Whereas CPE regards the political market as an efficient redistributor, VPE is less sanguine. VPE shares the methodological tools of price theory and positive economics, and accepts that interest groups attempt to redistribute income via the state. But it argues that political markets are not always efficient; participants are not fully informed, and so institutions matter to outcomes. The different approaches of CPE and VPE can be illustrated by class actions. CPE endorses class actions as cost-effective litigation because the fixed costs of litigating are spread over a large number of litigants. VPE is less enthusiastic, noting that lawyers bringing class actions can be concerned either with promoting the interests of a class or with promoting their own social visions. Where members of a class can be added to litigation without any indication of interest on their part, class actions become low-cost means for lawyers to pursue their own ends.

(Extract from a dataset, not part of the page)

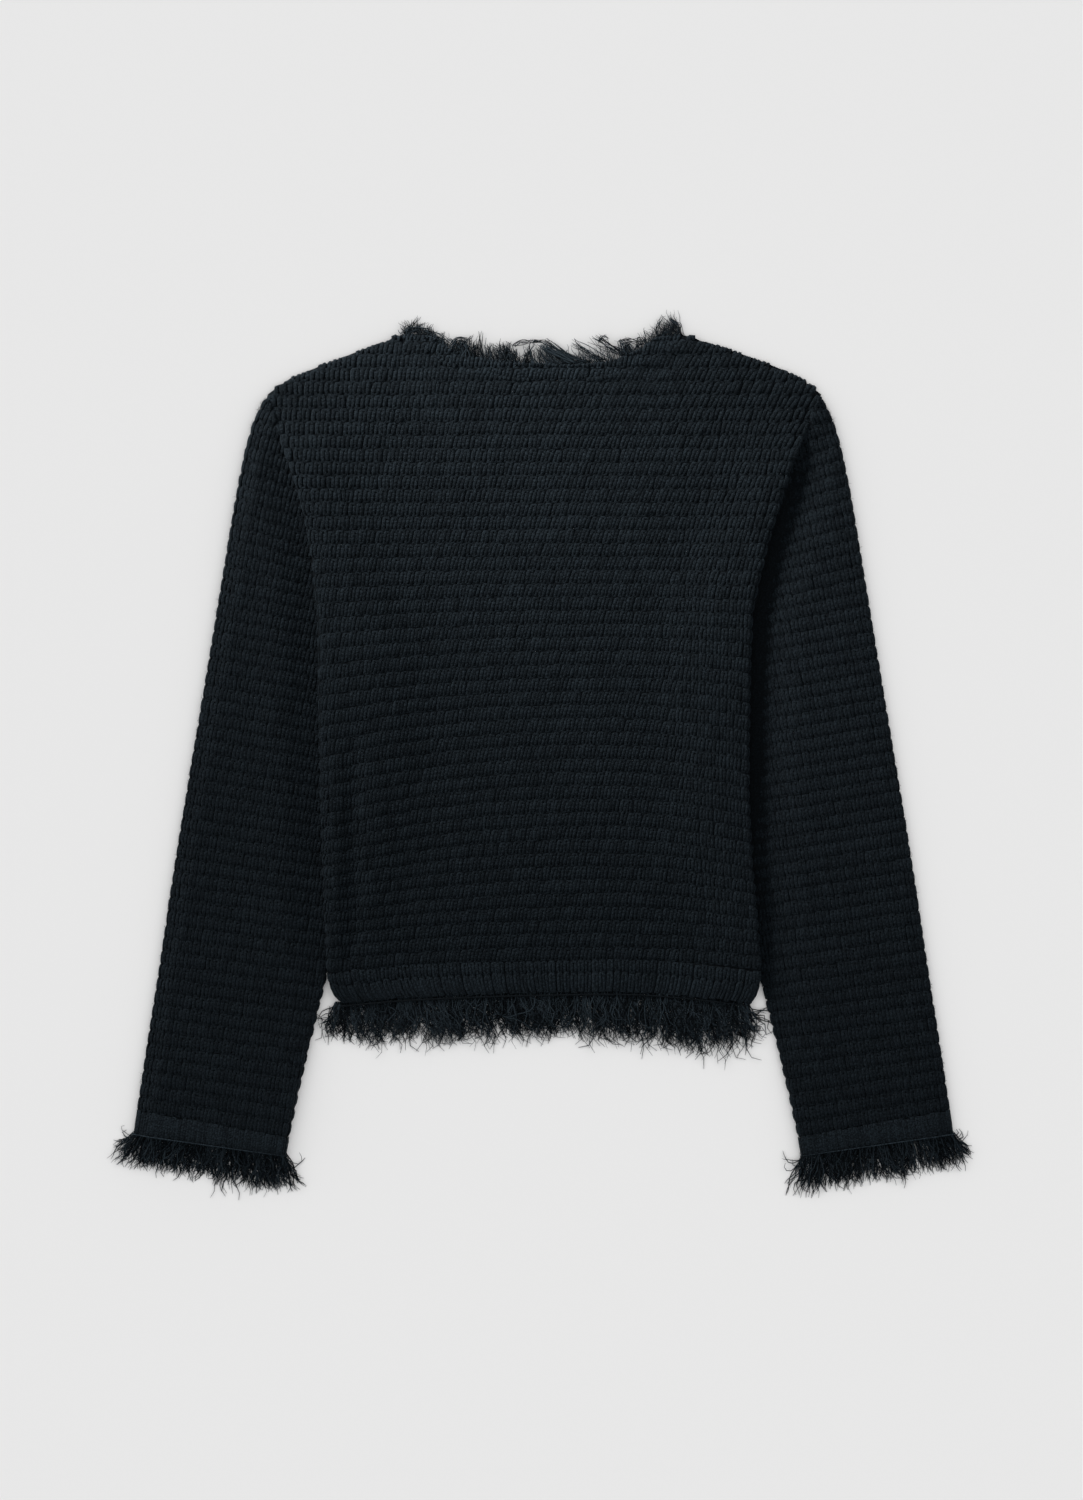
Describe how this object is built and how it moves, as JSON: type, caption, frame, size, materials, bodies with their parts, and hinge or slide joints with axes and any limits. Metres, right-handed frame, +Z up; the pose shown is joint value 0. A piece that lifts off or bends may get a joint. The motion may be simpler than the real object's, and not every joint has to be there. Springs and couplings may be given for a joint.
{
  "type": "fringed cardigan laid flat",
  "caption": "Fringed chunky-knit cardigan lying flat with its back up, sleeves laid down along the sides, and a yarn fringe at the neck, hem and cuffs.",
  "frame": {"origin": "middle of the part's box in plan, on the surface the garment lies on", "axes": "+X across the garment towards the wearer's right sleeve, +Y from the hem to the neck, +Z up, out of the back"},
  "size_m": [0.6824, 0.7002, 0.014],
  "materials": {
    "knit": "near-black navy chunky knit in puffed rows, matt with a faint sheen",
    "rib_band": "the same yarn knitted as one tall ribbed row, matt",
    "yarn_fringe": "loose twisted yarn strands, near-black navy"
  },
  "bodies": {
    "root": {"back": "knit", "front_left": "knit", "front_right": "knit", "sleeve_left": "knit", "sleeve_right": "knit", "hem_band_back": "rib_band", "hem_band_front_left": "rib_band", "hem_band_front_right": "rib_band", "cuff_band_left": "rib_band", "cuff_band_right": "rib_band", "neck_band_back": "rib_band", "neck_band_front_left": "rib_band", "neck_band_front_right": "rib_band", "hem_fringe_back": "yarn_fringe", "hem_fringe_front_left": "yarn_fringe", "hem_fringe_front_right": "yarn_fringe", "cuff_fringe_left": "yarn_fringe", "cuff_fringe_right": "yarn_fringe", "neck_fringe_back": "yarn_fringe", "neck_fringe_front_left": "yarn_fringe", "neck_fringe_front_right": "yarn_fringe"}
  },
  "joints": []
}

Within the VPE framework, Rowley analyses the legal-services market in the US, in particular the Legal Services Corporation that President Nixon established in 1974 to provide the poor with equal access to civil justice. After examining the evidence, Rowley concludes that 'the individual's right to justice has been subverted into collectivist law reform' (p. 315). This has happened as lawyers use legal tactics such as class actions as instruments for furthering their own goals. Rowley documents attacks upon the family (which is important to liberty by furnishing independent and self-reliant citizens upon which a limited form of government is dependent' (p. 331) and the institutions of capitalism. This agenda has been pursued, Rowley argues, at the expense of the poor who rely on those funds to gain access to civil justice.

Rowley also finds the Legal Services Corporation to be excessively bureaucratic and internally inefficient. To overcome the inefficiencies and to curb the politically motivated ambitions of those controlling the Corporation, Rowley proposes a voucher system to ensure that the poor gain some market power over funds intended for them. As Rowley puts it, 'A customer without purchasing power is defenceless against such program invasion [by rent-seeking coalitions]' (p. 377). The voucher scheme is not spelt out in detail, but it is an interesting idea.

Although The Right to Justice is at times repetitious, particularly in defending VPE against CPE, it refreshingly combines history, economics, and institutional analysis in a way that provides a damning indictment of the way a government program can be subverted. Those most disadvantaged in society may end up as badly off, if not worse off, despite initial good intentions.

Apart from providing a salutory lesson for those concerned with improving access to civil justice, the book should appeal to those interested in modern political economy."